Task to complete => From the entries below, reproduce exactly the line containing "const tilted = new THREE.Group();", the line containing "from mathutils import Matrix, Vector, noise", and every line in between, with nothing added.

'''

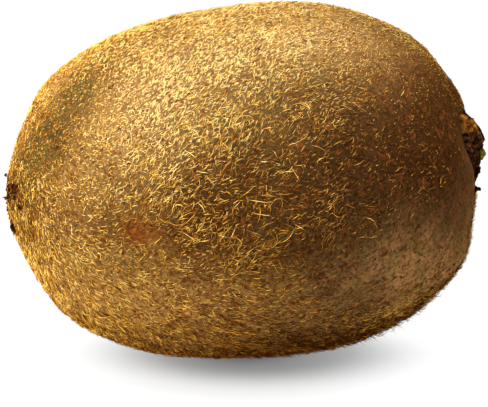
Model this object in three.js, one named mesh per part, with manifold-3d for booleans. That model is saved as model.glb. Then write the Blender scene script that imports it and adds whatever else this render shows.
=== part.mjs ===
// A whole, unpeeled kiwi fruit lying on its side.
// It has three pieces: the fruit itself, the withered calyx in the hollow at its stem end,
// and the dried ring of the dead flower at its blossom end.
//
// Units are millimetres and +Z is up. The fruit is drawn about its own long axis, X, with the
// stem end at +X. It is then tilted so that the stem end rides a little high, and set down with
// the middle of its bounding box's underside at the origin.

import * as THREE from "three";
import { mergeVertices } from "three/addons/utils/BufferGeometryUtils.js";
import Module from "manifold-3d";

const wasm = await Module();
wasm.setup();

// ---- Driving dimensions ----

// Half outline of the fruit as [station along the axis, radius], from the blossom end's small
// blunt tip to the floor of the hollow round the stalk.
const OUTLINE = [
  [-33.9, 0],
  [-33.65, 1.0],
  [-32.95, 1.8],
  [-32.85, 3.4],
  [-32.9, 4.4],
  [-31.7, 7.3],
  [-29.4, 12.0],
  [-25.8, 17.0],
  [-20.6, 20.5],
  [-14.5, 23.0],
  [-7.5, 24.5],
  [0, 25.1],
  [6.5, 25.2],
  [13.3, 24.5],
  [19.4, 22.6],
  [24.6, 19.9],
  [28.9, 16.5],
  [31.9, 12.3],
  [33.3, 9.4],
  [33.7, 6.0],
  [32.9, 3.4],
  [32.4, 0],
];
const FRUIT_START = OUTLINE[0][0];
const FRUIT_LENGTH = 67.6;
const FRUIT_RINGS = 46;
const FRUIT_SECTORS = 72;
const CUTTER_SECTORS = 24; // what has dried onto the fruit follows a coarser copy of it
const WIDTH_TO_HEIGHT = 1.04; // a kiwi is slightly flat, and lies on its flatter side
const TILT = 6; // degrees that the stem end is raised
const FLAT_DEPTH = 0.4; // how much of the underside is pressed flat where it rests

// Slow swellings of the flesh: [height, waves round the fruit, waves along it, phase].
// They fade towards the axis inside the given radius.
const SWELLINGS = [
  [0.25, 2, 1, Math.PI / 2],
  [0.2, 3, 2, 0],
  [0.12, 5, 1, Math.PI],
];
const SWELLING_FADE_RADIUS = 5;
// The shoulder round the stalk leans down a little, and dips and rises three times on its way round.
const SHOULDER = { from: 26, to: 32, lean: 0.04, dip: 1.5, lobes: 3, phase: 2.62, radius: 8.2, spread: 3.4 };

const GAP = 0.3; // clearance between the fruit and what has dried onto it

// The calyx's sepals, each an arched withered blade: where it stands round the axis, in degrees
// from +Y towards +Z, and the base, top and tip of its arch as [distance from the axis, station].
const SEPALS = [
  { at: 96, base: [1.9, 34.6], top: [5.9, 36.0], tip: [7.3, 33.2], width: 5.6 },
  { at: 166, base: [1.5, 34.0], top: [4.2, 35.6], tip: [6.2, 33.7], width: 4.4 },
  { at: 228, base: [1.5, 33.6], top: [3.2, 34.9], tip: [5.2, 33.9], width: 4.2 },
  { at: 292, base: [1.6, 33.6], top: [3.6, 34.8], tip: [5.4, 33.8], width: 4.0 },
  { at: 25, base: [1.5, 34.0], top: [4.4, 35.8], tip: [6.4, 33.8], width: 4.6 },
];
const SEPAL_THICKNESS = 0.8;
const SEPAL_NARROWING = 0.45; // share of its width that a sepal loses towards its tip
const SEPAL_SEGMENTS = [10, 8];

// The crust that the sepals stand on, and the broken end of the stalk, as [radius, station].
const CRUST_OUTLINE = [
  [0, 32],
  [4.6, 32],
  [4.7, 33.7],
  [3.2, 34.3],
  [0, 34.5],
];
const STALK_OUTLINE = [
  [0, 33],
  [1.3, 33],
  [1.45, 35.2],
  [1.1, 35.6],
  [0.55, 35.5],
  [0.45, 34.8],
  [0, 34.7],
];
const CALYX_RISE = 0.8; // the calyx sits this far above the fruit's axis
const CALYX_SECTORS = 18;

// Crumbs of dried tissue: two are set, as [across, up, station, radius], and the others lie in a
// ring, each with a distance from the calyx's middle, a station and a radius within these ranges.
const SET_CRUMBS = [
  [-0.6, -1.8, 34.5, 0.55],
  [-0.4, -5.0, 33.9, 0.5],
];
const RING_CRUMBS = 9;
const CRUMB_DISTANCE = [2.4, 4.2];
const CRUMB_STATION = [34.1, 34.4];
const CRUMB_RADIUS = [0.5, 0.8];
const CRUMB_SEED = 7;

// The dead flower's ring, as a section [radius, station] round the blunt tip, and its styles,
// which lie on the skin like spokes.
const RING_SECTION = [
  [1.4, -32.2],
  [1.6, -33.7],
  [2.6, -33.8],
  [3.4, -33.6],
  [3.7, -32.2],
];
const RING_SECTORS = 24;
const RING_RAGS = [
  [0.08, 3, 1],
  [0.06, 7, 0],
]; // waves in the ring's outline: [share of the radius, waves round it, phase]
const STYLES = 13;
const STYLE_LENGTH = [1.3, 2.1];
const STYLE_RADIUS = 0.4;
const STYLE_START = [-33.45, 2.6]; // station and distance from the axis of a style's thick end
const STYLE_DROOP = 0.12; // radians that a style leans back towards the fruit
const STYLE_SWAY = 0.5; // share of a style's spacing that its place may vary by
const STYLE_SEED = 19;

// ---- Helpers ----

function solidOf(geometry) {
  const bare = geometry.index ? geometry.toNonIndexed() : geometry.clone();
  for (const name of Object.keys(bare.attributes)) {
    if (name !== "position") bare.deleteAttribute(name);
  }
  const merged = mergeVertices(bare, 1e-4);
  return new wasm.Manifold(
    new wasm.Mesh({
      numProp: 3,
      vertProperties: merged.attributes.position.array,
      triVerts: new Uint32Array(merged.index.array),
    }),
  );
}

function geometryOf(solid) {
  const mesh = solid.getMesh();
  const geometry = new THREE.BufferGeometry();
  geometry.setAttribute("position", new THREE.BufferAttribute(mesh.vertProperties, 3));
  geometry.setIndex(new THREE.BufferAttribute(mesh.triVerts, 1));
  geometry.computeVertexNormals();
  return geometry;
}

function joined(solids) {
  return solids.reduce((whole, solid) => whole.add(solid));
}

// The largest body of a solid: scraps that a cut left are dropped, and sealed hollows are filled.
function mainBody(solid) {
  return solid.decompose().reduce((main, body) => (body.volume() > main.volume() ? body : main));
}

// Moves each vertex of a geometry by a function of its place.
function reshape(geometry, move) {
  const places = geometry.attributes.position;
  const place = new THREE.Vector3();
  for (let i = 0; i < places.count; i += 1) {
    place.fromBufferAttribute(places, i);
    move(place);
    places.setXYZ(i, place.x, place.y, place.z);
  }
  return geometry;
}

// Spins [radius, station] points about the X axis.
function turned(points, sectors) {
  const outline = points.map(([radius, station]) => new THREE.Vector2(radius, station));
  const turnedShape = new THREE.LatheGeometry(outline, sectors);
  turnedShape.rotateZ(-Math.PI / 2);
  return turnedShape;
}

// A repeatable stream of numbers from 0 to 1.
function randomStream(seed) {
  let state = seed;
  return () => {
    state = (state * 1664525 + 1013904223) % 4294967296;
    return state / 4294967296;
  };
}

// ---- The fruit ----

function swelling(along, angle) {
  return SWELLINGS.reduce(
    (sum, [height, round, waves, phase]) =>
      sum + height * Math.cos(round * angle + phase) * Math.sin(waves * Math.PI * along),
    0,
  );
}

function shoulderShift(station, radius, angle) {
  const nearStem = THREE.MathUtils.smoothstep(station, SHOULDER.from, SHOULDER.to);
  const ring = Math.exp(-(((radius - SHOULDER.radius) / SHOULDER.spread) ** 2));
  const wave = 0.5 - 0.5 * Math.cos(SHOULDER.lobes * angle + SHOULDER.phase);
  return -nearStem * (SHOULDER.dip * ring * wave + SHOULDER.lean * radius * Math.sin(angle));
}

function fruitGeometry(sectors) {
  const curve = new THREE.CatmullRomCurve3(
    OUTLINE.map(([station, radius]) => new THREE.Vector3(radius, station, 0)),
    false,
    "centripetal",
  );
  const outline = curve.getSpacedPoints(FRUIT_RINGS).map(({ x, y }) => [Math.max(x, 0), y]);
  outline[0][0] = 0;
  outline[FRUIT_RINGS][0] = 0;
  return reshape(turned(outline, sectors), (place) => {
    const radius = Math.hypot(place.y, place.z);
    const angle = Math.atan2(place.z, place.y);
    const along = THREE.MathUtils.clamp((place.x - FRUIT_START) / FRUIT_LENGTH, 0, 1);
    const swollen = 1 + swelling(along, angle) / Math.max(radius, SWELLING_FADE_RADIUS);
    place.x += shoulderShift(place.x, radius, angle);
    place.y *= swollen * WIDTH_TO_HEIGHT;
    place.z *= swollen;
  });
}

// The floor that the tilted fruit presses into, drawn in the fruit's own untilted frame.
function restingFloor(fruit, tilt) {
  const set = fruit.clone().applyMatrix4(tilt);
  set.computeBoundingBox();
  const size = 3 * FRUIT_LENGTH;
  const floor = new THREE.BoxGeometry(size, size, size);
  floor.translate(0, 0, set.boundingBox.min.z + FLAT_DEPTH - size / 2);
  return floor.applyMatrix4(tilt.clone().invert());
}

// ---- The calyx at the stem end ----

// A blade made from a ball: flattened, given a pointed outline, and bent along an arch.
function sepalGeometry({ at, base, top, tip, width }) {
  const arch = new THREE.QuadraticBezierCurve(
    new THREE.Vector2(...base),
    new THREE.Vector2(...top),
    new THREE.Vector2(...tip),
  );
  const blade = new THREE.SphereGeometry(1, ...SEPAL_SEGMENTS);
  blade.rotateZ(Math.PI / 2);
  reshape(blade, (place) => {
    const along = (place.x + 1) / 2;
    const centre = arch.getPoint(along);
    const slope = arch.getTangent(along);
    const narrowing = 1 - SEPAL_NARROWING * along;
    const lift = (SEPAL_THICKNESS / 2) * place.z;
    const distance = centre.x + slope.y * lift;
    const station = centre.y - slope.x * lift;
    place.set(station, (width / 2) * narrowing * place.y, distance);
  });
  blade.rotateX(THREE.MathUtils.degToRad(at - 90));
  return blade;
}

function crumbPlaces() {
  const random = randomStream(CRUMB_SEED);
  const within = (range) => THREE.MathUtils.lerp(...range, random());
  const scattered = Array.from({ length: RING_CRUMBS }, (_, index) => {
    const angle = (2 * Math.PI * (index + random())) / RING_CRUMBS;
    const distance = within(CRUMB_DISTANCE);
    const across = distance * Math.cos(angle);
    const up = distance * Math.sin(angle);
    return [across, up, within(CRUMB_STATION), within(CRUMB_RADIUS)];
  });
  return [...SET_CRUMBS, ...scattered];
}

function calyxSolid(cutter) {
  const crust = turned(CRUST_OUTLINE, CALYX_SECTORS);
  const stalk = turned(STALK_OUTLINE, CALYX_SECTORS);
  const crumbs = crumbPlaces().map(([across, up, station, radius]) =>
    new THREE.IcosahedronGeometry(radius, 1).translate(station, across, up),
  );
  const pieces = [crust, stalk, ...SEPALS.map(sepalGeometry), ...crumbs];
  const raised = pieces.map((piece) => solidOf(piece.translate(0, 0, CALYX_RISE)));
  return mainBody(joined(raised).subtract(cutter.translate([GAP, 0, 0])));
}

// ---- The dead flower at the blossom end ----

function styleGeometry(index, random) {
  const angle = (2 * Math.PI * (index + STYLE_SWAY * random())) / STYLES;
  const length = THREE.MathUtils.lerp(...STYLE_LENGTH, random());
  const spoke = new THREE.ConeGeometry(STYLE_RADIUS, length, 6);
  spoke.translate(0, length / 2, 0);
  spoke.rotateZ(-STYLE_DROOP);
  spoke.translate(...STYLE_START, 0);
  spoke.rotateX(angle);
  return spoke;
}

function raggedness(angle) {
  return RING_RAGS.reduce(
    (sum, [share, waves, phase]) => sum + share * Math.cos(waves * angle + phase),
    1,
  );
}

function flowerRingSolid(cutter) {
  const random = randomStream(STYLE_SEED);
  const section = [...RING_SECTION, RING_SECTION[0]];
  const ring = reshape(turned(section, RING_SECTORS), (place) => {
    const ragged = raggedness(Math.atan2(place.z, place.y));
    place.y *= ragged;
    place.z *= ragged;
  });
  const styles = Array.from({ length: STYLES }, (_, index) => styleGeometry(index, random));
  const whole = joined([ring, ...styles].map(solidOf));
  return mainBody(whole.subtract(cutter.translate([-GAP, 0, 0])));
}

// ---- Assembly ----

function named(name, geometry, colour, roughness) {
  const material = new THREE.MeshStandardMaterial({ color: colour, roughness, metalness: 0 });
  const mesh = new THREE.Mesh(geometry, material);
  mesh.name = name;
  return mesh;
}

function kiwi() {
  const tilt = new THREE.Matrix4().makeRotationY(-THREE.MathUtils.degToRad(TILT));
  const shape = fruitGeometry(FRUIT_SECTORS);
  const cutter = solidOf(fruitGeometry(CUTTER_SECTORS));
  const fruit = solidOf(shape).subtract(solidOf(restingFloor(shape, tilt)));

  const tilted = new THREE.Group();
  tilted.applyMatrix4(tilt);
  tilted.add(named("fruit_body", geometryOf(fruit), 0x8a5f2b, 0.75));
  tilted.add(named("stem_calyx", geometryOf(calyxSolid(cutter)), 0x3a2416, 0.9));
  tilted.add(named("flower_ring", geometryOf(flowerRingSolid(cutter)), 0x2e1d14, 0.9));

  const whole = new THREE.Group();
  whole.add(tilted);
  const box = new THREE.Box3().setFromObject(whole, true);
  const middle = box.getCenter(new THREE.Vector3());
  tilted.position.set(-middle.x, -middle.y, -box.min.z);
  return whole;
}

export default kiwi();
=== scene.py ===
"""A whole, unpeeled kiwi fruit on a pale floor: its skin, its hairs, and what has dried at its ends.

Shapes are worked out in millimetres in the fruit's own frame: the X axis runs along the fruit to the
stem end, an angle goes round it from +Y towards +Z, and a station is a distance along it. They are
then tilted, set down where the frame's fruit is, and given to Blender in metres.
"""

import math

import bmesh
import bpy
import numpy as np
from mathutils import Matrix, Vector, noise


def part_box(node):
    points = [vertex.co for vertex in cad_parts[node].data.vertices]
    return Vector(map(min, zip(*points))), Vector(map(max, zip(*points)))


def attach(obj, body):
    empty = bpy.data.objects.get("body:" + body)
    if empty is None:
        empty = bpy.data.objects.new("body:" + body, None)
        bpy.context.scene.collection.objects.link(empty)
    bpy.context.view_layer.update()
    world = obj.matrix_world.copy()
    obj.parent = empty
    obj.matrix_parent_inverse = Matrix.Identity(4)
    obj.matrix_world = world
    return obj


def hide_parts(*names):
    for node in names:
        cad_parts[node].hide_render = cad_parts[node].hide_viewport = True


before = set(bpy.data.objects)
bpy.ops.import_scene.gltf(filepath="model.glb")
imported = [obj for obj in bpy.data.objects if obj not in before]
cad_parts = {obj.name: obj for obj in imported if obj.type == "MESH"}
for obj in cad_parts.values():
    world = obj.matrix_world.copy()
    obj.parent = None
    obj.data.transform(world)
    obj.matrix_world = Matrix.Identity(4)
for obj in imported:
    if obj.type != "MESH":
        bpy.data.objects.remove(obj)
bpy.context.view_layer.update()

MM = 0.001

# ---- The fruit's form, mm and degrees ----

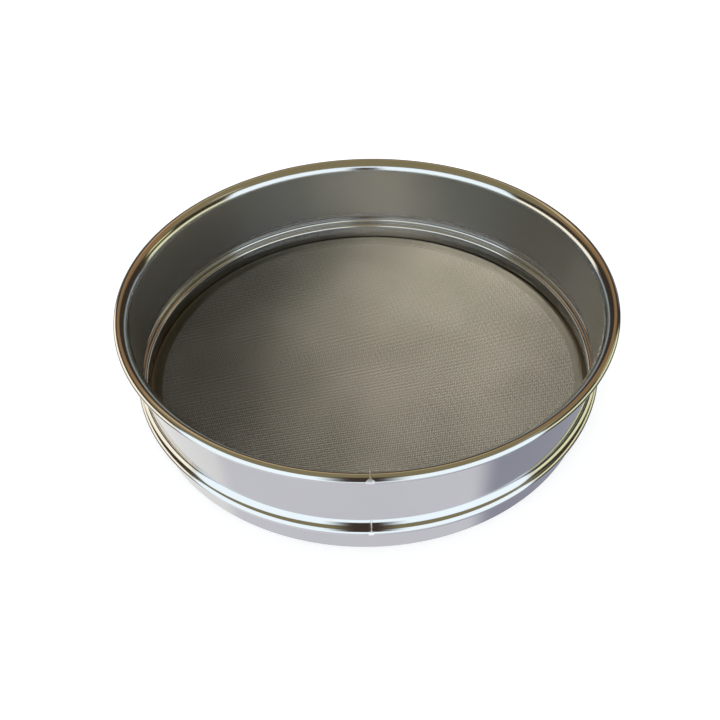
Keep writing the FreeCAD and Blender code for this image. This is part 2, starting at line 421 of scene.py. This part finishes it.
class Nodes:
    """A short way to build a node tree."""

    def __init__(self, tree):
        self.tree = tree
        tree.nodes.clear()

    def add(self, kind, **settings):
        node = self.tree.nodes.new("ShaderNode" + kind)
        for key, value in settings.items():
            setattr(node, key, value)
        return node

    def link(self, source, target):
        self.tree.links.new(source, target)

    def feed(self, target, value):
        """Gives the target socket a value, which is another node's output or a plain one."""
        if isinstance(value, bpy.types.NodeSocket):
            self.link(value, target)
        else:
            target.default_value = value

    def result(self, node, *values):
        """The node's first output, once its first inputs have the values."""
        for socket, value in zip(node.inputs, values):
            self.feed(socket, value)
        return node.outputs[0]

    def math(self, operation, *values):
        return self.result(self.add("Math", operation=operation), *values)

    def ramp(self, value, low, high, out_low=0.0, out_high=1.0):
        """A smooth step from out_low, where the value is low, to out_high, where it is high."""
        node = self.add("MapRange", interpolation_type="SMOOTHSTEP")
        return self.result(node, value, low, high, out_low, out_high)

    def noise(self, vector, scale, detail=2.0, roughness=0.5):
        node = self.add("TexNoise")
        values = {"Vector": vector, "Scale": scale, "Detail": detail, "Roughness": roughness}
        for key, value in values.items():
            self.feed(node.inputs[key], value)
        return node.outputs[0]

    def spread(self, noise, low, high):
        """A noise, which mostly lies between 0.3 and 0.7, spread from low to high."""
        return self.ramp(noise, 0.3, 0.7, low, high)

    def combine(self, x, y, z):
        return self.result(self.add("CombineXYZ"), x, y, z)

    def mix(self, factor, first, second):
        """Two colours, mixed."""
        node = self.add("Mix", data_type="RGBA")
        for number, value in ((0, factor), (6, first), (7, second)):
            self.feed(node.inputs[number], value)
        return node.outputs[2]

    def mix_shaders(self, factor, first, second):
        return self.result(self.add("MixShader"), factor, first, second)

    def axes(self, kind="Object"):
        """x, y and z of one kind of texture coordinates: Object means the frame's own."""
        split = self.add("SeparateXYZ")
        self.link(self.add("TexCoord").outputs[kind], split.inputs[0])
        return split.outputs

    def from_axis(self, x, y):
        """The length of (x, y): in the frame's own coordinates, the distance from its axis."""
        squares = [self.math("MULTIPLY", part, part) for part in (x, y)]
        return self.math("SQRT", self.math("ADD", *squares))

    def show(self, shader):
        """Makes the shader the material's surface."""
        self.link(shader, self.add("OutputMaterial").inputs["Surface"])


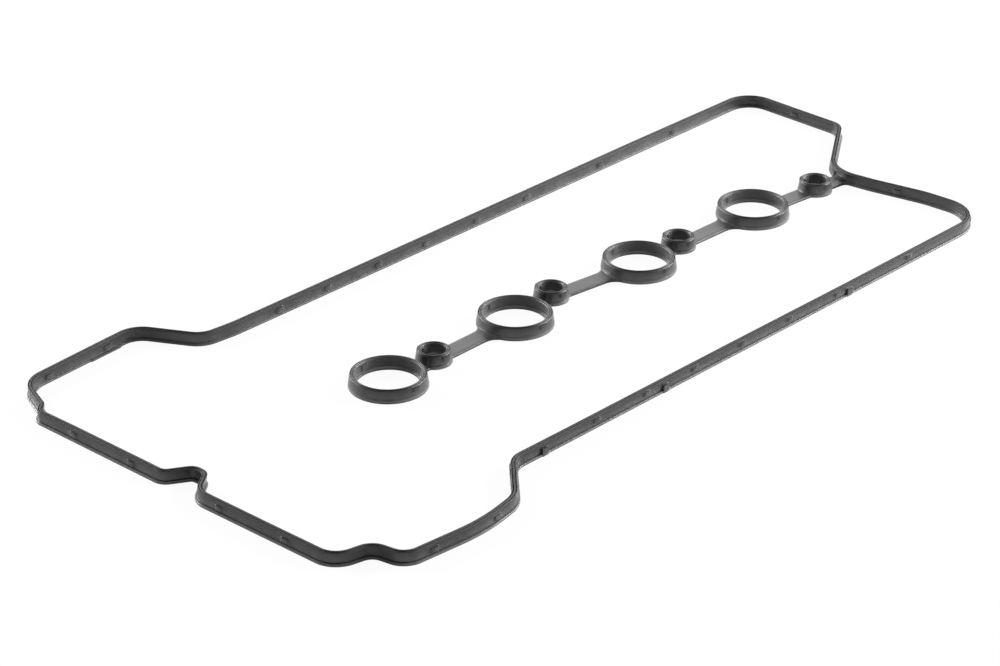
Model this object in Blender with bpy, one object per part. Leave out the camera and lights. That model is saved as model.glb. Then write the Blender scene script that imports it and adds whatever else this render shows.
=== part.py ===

'''

Result below =>
  const tilted = new THREE.Group();
  tilted.applyMatrix4(tilt);
  tilted.add(named("fruit_body", geometryOf(fruit), 0x8a5f2b, 0.75));
  tilted.add(named("stem_calyx", geometryOf(calyxSolid(cutter)), 0x3a2416, 0.9));
  tilted.add(named("flower_ring", geometryOf(flowerRingSolid(cutter)), 0x2e1d14, 0.9));

  const whole = new THREE.Group();
  whole.add(tilted);
  const box = new THREE.Box3().setFromObject(whole, true);
  const middle = box.getCenter(new THREE.Vector3());
  tilted.position.set(-middle.x, -middle.y, -box.min.z);
  return whole;
}

export default kiwi();
=== scene.py ===
"""A whole, unpeeled kiwi fruit on a pale floor: its skin, its hairs, and what has dried at its ends.

Shapes are worked out in millimetres in the fruit's own frame: the X axis runs along the fruit to the
stem end, an angle goes round it from +Y towards +Z, and a station is a distance along it. They are
then tilted, set down where the frame's fruit is, and given to Blender in metres.
"""

import math

import bmesh
import bpy
import numpy as np
from mathutils import Matrix, Vector, noise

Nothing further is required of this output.